Scenario: there are multiple folders and many files stored in storage bucket that is accessible by project team members. Instead of downloading individual files one at a time (which is very slow and time consuming), is there a way to download entire folders? Or at least multiple files at once? Is this possible without having to use one of the command consoles? Some of the team members are not tech savvy and need to access these files as simple as possible. Thank you for any help!

I would suggest downloading the files with gsutil. However if you have a large number of files to transfer you might want to use the gsutil -m option, to perform a parallel (multi-threaded/multi-processing) copy:
gsutil -m cp -R gs://your-bucket .
The time reduction for downloading the files can be quite significant. See this Cloud Storage documentation for complete information on the GCS cp command.
If you want to copy into a particular directory, note that the directory must exist first, as gsutils won't create it automatically. (e.g: mkdir my-bucket-local-copy && gsutil -m cp -r gs://your-bucket my-bucket-local-copy)

I recommend they use gsutil. GCS's API deals with only one object at a time. However, its command-line utility, gsutil, is more than happy to download a bunch of objects in parallel, though.
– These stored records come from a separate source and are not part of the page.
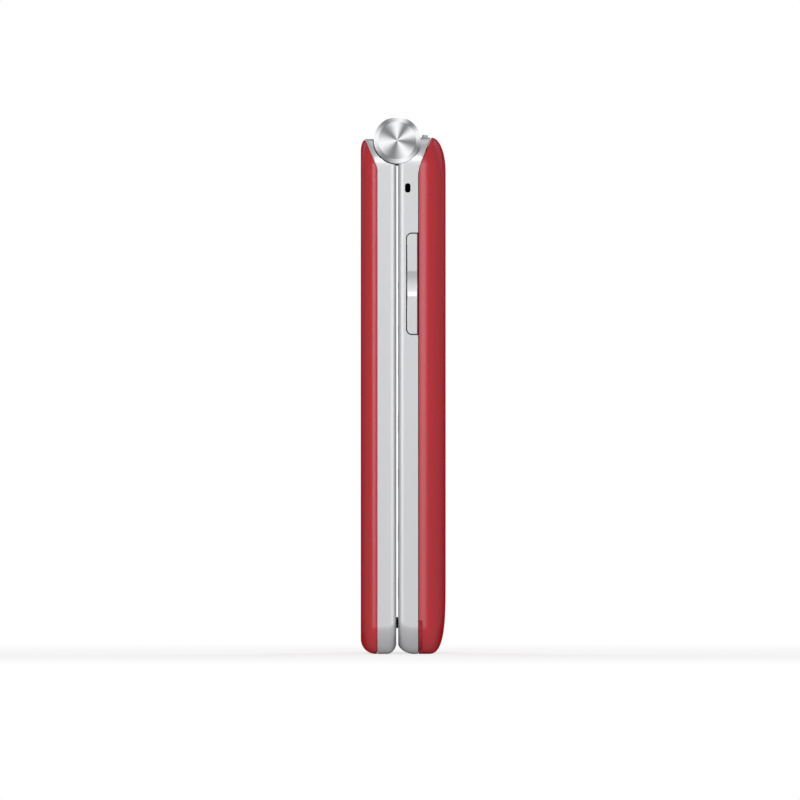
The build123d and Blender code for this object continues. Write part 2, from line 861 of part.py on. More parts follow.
def key_domes():
    """Dome sheet on the board: one metal dome under each plunger."""
    middle = (keypad_low + keypad_high) / 2
    size = (board_width - 2 * boss_radius, keypad_high - keypad_low, dome_sheet_corner)
    sheet = slab((dome_sheet_front, board_front), 0, middle, *size)
    places = [(x, z) for name, x, z, *rest in key_places()]
    places += [(0, z) for z in (nav_z, *nav_switch_places())]
    for x, z in places:
        sheet += rod_y(x, (dome_top, dome_sheet_front), z, dome_radius)
    return sheet


# ---- Base --------------------------------------------------------------------------------------

def rocker_room(clearance, x_span, y_back):
    """The outline of the volume rocker in the side wall, grown by a clearance."""
    low_y = rocker_low_y - clearance
    length = rocker_length + 2 * clearance
    depth = y_back - low_y
    corner = rocker_corner + clearance
    outline_face = Rectangle(depth, length)
    left = outline_face.vertices().group_by(Axis.X)[0]
    outline_face = fillet(left, corner)
    face = Plane.YZ.offset(x_span[0]) * Pos(low_y + depth / 2, rocker_z) * outline_face
    return extrude(face, amount=x_span[1] - x_span[0])


def base_front_housing():
    """Silver half of the base: frame, keypad face and the two hinge ears."""
    housing = base_form() - past_base_seam(0)
    room_height = cavity_top - base_wall
    room = (base_face_back, base_outer)
    middle = base_wall + room_height / 2
    width = body_width - 2 * base_wall
    housing -= slab(room, 0, middle, width, room_height, plan_radius - base_wall)
    housing -= hinge_rod((-ear_start, ear_start), barrel_swing_radius)
    for side in (-1, 1):
        housing += hinge_rod(sorted((side * ear_start, side * cap_inner)), barrel_radius)
        seat = sorted((side * cap_inner, side * (cap_outer + margin)))
        housing -= hinge_rod(seat, cap_radius + piece_fit)
    shaft_hole = (ear_start - overcut, cap_inner + overcut)
    housing -= hinge_rod(shaft_hole, shaft_radius + push_fit)
    bush_hole = (-cap_inner - overcut, -ear_start + overcut)
    housing -= hinge_rod(bush_hole, barrel_bore_radius - running_fit + push_fit)
    housing = cut_keypad(housing)
    for x, z in base_screw_places():
        housing += rod_y(x, (base_face_back - piece_fit, board_back), z, boss_radius)
        housing -= rod_y(x, (base_face_back, board_back + overcut), z, screw_radius + push_fit)
    return cut_ports(housing)


def cut_keypad(housing):
    """The shallow keypad recess and an opening for each key."""
    middle = (keypad_low + keypad_high) / 2
    width = keypad_width + 2 * keypad_margin
    height = keypad_high - keypad_low + 2 * keypad_margin
    recess = (base_inner - overcut, pocket_floor)
    housing -= slab(recess, 0, middle, width, height, key_corner + keypad_margin)
    through = (base_inner, base_face_back + overcut)
    for name, x, z, key_w, key_h, corner in key_places():
        housing -= slab(through, x, z, key_w + 2 * key_gap, key_h + 2 * key_gap, corner + key_gap)
    nav_w = nav_width + 2 * key_gap
    nav_h = nav_height + 2 * key_gap
    return housing - slab(through, 0, nav_z, nav_w, nav_h, nav_corner + key_gap)


def cut_ports(housing):
    """Openings in the walls: rocker, strap hole, USB port, headset jack, microphone and torch."""
    wall_x = (half_width - base_wall - margin / 2, half_width + margin)
    housing -= rocker_room(rocker_groove, wall_x, base_seam + margin)
    hole = RectangleRounded(strap_hole_width, strap_hole_height, strap_hole_width / 2 - piece_fit)
    strap = Plane.YZ.offset(wall_x[0]) * Pos(strap_hole_y, strap_hole_z) * hole
    housing -= extrude(strap, amount=wall_x[1] - wall_x[0])
    usb_size = (usb_width + 2 * part_fit, usb_thickness + 2 * part_fit)
    usb_face = RectangleRounded(*usb_size, usb_corner + part_fit)
    housing -= extrude(Pos(0, usb_y, -margin) * usb_face, amount=margin + usb_setback + usb_length)
    hole_radius = jack_radius + piece_fit
    housing -= rod_x((-half_width - margin, jack_inner_x), jack_y, jack_z, hole_radius)
    housing -= jack_room((jack_y - hole_radius, base_seam), base_wall)
    housing -= rod_y(mic_x, (base_inner - overcut, base_face_back + overcut), mic_z, mic_hole_radius)
    stem_z = (base_height - torch_pocket - led_height, base_height + margin)
    stem_y = (torch_y - torch_stem / 2 - piece_fit, torch_y + torch_stem / 2 + piece_fit)
    stem_x = (-torch_width / 2 - piece_fit, torch_width / 2 + piece_fit)
    return housing - block(stem_x, stem_y, stem_z)


def base_rear_housing():
    """Black carrier behind the board: battery bay, speaker ring and antenna block."""
    low = base_wall + rear_plate_fit
    high = cavity_top - rear_plate_fit
    width = body_width - 2 * (base_wall + rear_plate_fit)
    plate_span = (rear_plate_front, rear_plate_back)
    corner = plan_radius - base_wall - rear_plate_fit
    carrier = slab(plate_span, 0, (low + high) / 2, width, high - low, corner)
    bay_width = battery_width + 2 * bay_fit
    bay_height = battery_height + 2 * bay_fit
    wall_span = (rear_plate_back, rear_plate_back + bay_wall_height)
    outer_width = bay_width + 2 * bay_wall
    outer_height = bay_height + 2 * bay_wall
    bay = slab(wall_span, 0, battery_z, outer_width, outer_height, battery_corner + bay_wall)
    inside = (rear_plate_back, rear_plate_back + bay_wall_height + overcut)
    bay -= slab(inside, 0, battery_z, bay_width, bay_height, battery_corner)
    for index in range(contact_count):
        x = (index - (contact_count - 1) / 2) * contact_pitch
        slot_x = (x - contact_width / 2 - part_fit, x + contact_width / 2 + part_fit)
        slot_z = (battery_high, battery_high + bay_wall + overcut)
        bay -= block(slot_x, inside, slot_z)
    carrier += bay
    ring_radius = speaker_radius + part_fit
    ring_y = (rear_plate_back, rear_plate_back + speaker_depth / 2)
    ring = rod_y(0, ring_y, speaker_z, ring_radius + speaker_wall)
    carrier += ring - rod_y(0, inside, speaker_z, ring_radius)
    block_x = (-antenna_width / 2, antenna_width / 2)
    block_z = (antenna_z - antenna_height / 2, antenna_z + antenna_height / 2)
    carrier += block(block_x, (rear_plate_back, rear_plate_back + antenna_block_depth), block_z)
    for side in (-1, 1):
        cradle_x = motor_x + side * motor_length / 3
        cradle_z = (motor_z - motor_radius - bay_wall, motor_z + motor_radius + bay_wall)
        cradle_y = (rear_plate_back, rear_plate_back + motor_radius)
        carrier += block((cradle_x - bay_wall / 2, cradle_x + bay_wall / 2), cradle_y, cradle_z)
    motor_x_span = (motor_x - motor_length, motor_x + motor_length)
    carrier -= rod_x(motor_x_span, motor_y, motor_z, motor_radius + piece_fit)
    through = (rear_plate_front - overcut, rear_plate_back + overcut)
    for x, z in base_screw_places():
        carrier -= rod_y(x, through, z, screw_radius + part_fit)
    notch_x = (switch_x - part_fit, half_width)
    notch_z = (rocker_z - rocker_length / 2 - base_wall, rocker_z + rocker_length / 2 + base_wall)
    carrier -= block(notch_x, through, notch_z)
    carrier -= jack_room((through[0], jack_y + jack_radius + part_fit))
    return carrier - usb_room((through[0], usb_y + usb_thickness / 2 + part_fit))


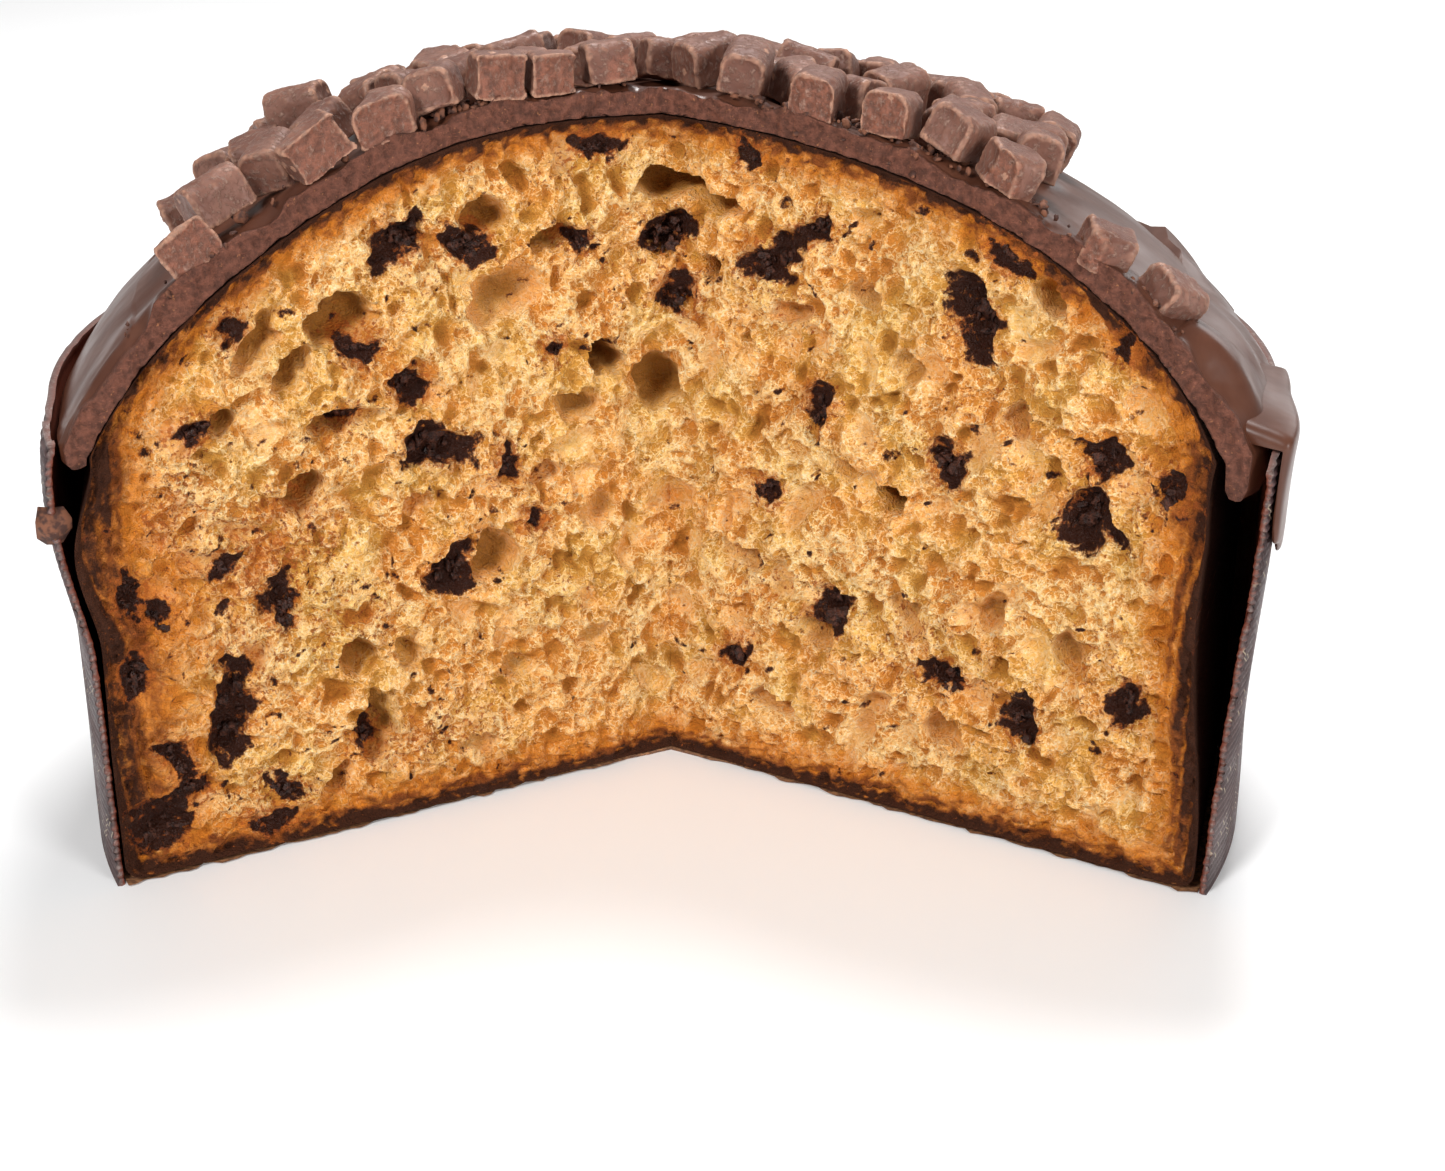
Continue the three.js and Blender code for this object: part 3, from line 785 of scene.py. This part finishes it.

Downloading an entire GCS "folder" with gsutil is pretty simple:
$> gsutil cp -r gs://my-bucket/remoteDirectory localDirectory

To download files to local machine need to:
install gsutil to local machine
run Google Cloud SDK Shell
run the command like this (example, for Windows-platform):
gsutil -m cp -r gs://source_folder_path "%userprofile%/Downloads"

gsutil rsync -d -r gs://bucketName .
works for me

gsutil returning "no matches found"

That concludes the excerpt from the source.